» **WHAT YOU HAVE TO DO**: Check each line of the material below for "saved", then copy the ones that contain it.

══ PROVIDED DATA ══

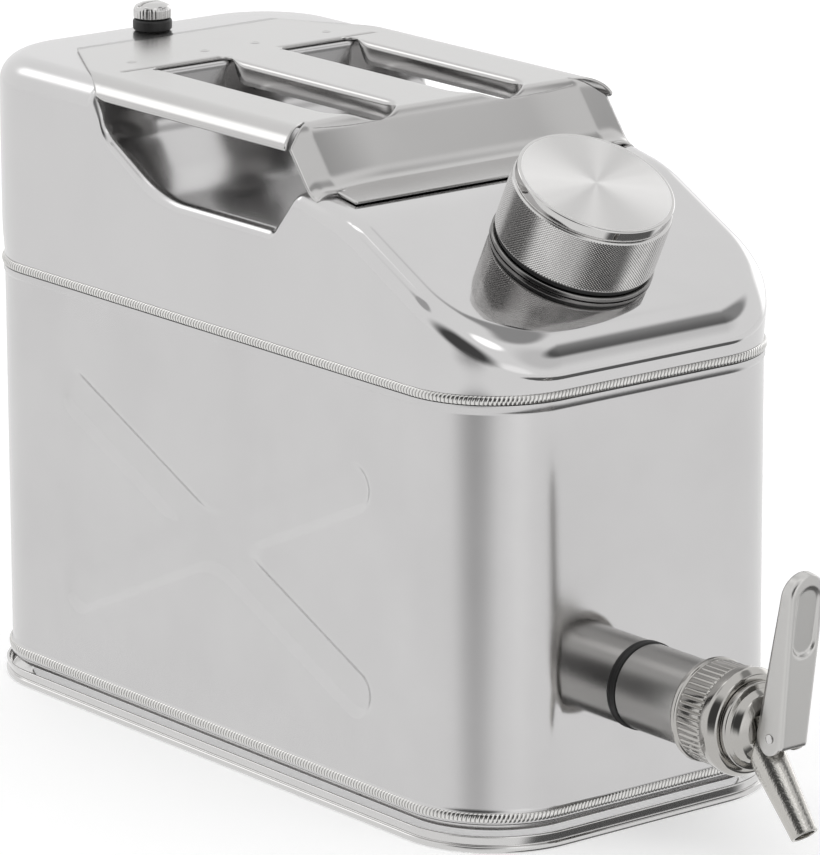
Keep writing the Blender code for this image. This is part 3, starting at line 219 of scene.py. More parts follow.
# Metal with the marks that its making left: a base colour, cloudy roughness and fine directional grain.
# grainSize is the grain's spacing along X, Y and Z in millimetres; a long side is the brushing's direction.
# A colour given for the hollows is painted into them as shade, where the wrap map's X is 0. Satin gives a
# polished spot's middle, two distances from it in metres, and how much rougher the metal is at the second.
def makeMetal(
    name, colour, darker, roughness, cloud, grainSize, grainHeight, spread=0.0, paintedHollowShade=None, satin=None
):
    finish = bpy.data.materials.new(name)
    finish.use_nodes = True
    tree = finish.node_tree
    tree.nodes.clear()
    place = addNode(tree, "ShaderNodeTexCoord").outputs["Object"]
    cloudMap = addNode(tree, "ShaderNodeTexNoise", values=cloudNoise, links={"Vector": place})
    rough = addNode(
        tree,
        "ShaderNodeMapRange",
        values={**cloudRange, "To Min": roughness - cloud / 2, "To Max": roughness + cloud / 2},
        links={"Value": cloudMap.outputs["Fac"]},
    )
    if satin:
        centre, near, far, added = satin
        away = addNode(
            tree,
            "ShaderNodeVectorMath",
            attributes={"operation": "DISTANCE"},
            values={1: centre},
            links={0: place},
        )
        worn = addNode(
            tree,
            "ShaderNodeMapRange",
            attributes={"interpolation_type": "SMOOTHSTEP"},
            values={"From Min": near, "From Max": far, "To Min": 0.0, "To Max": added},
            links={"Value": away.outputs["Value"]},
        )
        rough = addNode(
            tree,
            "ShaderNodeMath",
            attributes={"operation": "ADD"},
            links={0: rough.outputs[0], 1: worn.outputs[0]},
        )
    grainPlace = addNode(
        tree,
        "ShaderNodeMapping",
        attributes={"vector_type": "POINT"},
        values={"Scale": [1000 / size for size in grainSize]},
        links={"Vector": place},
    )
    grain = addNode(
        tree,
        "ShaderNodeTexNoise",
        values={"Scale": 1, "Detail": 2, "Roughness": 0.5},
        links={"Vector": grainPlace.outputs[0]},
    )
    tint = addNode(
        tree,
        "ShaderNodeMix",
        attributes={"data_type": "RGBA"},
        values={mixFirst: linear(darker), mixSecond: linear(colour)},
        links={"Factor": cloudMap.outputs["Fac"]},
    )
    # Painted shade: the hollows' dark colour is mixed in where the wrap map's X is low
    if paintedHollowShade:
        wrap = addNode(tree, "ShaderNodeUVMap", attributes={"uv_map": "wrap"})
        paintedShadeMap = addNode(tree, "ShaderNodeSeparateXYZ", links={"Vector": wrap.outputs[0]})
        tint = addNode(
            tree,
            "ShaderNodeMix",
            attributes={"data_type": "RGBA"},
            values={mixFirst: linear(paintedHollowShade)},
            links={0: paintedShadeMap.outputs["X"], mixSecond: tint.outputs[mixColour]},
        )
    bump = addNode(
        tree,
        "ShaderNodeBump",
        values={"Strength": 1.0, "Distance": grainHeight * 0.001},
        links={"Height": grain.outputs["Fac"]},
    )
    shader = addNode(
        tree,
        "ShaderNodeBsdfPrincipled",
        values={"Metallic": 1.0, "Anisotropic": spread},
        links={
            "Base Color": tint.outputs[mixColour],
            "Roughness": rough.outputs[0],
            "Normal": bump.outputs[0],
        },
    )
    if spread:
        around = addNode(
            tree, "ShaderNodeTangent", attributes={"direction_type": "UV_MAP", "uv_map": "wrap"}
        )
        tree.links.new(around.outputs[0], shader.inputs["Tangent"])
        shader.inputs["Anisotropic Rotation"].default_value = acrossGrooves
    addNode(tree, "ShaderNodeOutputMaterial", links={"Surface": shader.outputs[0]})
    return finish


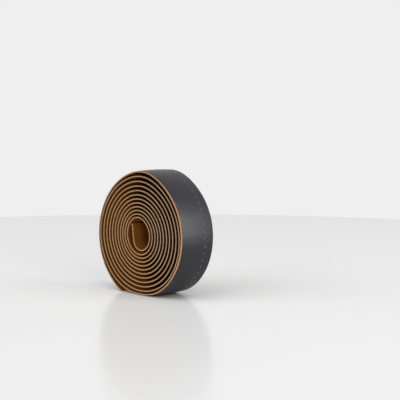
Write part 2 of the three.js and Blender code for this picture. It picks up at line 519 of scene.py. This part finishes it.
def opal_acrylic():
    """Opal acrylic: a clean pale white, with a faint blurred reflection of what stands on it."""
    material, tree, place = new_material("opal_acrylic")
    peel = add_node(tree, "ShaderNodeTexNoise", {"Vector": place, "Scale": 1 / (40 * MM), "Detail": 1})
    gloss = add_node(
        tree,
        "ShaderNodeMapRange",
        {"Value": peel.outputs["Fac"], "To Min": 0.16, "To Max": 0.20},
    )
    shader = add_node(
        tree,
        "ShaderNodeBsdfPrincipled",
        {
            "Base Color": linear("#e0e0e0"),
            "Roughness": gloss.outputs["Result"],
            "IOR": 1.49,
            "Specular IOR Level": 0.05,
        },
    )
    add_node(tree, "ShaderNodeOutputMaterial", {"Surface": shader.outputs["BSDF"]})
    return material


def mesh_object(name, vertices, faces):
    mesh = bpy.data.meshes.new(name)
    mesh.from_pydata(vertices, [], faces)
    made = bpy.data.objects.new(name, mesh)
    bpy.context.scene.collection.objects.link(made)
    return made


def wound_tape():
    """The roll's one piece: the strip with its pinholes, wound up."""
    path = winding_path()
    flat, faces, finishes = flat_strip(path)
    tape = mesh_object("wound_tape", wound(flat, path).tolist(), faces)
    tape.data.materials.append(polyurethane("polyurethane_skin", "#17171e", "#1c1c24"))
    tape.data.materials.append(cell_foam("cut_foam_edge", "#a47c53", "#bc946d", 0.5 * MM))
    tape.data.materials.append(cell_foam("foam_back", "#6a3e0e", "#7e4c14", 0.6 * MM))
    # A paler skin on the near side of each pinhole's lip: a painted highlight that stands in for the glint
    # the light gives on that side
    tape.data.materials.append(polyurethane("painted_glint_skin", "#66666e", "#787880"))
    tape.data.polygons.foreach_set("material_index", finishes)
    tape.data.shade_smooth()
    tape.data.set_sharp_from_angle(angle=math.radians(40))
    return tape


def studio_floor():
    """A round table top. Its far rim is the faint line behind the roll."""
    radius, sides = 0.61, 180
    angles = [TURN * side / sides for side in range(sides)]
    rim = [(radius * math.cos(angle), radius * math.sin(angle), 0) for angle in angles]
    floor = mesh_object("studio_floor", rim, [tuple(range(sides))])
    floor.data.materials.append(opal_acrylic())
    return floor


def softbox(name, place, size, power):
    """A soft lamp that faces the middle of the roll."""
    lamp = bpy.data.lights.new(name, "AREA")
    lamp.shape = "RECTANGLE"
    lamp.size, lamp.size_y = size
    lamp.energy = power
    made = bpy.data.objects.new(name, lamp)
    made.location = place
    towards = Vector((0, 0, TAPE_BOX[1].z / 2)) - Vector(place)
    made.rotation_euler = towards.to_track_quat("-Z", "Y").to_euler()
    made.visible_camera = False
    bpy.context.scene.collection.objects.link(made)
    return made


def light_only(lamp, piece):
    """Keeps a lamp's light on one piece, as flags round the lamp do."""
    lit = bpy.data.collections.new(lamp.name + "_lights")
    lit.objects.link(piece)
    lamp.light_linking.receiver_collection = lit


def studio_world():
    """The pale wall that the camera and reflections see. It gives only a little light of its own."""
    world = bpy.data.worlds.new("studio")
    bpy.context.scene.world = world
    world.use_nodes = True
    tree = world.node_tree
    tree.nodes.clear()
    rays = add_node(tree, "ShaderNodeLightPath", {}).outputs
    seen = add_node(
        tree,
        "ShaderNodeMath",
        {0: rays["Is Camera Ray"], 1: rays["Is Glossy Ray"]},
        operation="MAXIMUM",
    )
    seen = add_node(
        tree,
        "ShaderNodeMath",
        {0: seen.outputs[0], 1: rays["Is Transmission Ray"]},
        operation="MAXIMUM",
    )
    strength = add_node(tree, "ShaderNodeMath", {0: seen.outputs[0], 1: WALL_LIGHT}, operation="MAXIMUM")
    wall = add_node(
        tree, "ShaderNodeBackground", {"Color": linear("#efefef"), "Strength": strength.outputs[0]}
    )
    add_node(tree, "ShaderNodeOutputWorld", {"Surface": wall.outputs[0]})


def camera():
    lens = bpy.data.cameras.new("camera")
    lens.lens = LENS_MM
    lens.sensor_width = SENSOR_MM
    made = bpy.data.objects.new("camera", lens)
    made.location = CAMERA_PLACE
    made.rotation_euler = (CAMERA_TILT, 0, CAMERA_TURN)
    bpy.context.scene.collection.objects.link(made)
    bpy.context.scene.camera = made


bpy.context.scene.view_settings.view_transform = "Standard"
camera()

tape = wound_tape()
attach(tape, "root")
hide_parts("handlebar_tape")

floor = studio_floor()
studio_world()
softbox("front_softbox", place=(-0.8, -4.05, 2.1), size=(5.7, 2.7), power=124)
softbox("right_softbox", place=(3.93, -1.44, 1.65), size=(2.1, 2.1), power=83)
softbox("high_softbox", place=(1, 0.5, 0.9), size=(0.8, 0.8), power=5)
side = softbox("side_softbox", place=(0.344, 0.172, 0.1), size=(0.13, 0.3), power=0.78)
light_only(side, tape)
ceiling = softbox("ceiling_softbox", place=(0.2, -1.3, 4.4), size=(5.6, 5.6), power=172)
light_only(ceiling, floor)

═══
══ PROVIDED DATA ══

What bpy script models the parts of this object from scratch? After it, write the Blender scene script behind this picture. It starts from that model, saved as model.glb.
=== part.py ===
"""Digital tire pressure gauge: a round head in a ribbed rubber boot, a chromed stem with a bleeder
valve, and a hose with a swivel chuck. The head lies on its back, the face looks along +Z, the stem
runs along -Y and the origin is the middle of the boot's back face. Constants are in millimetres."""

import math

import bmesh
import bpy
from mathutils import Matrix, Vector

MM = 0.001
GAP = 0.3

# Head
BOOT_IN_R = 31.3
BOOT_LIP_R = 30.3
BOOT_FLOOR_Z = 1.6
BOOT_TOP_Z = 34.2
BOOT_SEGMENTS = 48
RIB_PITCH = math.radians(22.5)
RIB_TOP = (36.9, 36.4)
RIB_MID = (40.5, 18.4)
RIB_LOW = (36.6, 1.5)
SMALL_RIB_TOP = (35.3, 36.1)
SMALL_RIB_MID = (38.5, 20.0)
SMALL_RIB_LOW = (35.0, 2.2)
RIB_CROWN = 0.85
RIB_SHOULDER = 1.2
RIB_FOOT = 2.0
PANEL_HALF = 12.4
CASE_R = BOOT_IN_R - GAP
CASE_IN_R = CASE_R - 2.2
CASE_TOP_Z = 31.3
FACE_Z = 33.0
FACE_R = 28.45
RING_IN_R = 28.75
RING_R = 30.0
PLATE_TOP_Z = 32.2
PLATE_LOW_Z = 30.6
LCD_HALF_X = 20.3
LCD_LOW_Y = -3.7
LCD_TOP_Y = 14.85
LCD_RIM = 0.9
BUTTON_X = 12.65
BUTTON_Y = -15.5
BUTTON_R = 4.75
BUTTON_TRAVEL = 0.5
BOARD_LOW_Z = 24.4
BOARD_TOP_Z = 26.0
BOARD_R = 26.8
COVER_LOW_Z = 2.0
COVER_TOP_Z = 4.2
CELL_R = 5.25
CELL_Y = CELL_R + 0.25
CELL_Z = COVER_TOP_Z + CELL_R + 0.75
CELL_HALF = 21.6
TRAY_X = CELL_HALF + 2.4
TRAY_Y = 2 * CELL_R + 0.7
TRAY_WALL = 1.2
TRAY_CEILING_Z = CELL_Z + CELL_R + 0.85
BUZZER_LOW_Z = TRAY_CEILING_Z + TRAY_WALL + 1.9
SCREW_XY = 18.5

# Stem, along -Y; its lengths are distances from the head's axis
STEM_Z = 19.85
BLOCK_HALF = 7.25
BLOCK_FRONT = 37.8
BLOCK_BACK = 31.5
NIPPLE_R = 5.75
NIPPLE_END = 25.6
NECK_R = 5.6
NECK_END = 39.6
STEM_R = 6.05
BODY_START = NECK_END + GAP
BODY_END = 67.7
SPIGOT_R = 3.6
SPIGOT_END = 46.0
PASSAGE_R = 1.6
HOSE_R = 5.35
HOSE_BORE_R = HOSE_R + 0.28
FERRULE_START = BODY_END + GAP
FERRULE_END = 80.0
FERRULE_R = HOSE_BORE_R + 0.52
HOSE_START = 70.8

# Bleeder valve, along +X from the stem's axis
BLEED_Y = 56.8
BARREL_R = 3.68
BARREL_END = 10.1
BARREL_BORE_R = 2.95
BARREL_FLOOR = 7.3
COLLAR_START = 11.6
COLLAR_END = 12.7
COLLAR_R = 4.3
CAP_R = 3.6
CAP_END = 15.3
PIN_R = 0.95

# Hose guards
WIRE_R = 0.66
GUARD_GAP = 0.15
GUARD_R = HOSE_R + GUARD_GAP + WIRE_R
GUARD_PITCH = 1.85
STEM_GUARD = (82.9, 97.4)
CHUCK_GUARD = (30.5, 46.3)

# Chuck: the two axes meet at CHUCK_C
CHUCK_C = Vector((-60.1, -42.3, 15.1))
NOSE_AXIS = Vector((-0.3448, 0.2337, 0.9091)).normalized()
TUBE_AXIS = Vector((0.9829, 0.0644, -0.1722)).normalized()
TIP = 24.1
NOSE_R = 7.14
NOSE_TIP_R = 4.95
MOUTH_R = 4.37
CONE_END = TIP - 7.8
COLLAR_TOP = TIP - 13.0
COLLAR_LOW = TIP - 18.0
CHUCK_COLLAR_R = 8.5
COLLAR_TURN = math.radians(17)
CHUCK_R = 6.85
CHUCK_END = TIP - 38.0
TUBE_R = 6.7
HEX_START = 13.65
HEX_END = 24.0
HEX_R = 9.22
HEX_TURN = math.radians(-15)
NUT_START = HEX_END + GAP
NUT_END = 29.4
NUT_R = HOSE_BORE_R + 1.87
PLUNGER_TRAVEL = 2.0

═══
══ PROVIDED DATA ══

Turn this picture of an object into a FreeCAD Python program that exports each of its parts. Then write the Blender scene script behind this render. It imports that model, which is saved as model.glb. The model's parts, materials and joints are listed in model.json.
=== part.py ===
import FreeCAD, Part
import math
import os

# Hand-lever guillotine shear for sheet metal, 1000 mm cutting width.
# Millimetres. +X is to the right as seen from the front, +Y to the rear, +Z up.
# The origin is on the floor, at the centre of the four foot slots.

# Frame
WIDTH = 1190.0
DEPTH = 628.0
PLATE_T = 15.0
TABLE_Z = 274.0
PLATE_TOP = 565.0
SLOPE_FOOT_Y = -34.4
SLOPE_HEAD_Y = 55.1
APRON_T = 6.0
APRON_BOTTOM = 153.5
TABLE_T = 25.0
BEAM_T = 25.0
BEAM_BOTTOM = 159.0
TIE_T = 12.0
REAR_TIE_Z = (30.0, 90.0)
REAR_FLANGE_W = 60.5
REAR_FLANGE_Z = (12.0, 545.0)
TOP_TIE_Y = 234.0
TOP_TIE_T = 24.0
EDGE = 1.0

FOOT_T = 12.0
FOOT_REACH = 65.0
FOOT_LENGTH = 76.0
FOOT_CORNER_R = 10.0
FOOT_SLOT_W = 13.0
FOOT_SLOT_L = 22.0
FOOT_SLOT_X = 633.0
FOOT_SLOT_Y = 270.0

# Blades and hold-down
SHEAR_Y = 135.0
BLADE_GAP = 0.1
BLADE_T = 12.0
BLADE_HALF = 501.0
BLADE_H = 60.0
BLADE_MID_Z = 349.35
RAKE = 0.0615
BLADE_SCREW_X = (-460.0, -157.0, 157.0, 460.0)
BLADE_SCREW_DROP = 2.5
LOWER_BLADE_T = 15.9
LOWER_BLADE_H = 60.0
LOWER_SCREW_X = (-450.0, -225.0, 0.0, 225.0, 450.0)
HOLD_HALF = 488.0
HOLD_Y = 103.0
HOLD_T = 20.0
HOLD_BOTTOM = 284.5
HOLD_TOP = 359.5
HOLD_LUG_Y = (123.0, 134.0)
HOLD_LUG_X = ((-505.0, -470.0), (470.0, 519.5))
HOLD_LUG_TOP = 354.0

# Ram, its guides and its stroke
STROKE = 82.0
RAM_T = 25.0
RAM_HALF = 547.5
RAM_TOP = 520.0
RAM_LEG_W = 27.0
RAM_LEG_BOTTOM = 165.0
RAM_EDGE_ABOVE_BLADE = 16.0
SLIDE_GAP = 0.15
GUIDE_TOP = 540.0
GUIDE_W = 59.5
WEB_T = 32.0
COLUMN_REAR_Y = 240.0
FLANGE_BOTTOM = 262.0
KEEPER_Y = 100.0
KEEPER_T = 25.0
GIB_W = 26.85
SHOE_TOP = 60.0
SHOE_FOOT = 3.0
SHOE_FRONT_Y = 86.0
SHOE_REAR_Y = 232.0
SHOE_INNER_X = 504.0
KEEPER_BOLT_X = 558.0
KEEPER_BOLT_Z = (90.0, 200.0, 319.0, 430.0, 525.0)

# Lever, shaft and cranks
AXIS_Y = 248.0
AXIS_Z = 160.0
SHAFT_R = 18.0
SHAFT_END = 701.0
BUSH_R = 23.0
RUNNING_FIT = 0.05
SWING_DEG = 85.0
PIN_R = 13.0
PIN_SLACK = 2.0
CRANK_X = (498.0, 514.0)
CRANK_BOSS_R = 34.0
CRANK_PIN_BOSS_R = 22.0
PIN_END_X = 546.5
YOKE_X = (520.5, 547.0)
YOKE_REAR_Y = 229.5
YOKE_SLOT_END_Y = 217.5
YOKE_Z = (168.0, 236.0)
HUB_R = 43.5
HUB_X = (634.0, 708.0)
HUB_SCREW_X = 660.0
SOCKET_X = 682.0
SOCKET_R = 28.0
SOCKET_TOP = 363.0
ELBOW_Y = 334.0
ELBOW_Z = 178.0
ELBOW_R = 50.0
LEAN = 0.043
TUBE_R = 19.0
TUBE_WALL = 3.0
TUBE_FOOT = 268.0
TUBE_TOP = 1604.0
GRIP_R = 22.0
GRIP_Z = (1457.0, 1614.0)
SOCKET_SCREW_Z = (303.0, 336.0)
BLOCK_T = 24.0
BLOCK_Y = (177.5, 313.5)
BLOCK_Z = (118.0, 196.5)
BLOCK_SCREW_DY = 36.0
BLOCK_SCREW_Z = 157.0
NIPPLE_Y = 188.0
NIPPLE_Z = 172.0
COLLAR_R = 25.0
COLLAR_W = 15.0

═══

» **THE RESPONSE**:
What bpy script models the parts of this object from scratch? After it, write the Blender scene script behind this picture. It starts from that model, saved as model.glb.
Turn this picture of an object into a FreeCAD Python program that exports each of its parts. Then write the Blender scene script behind this render. It imports that model, which is saved as model.glb. The model's parts, materials and joints are listed in model.json.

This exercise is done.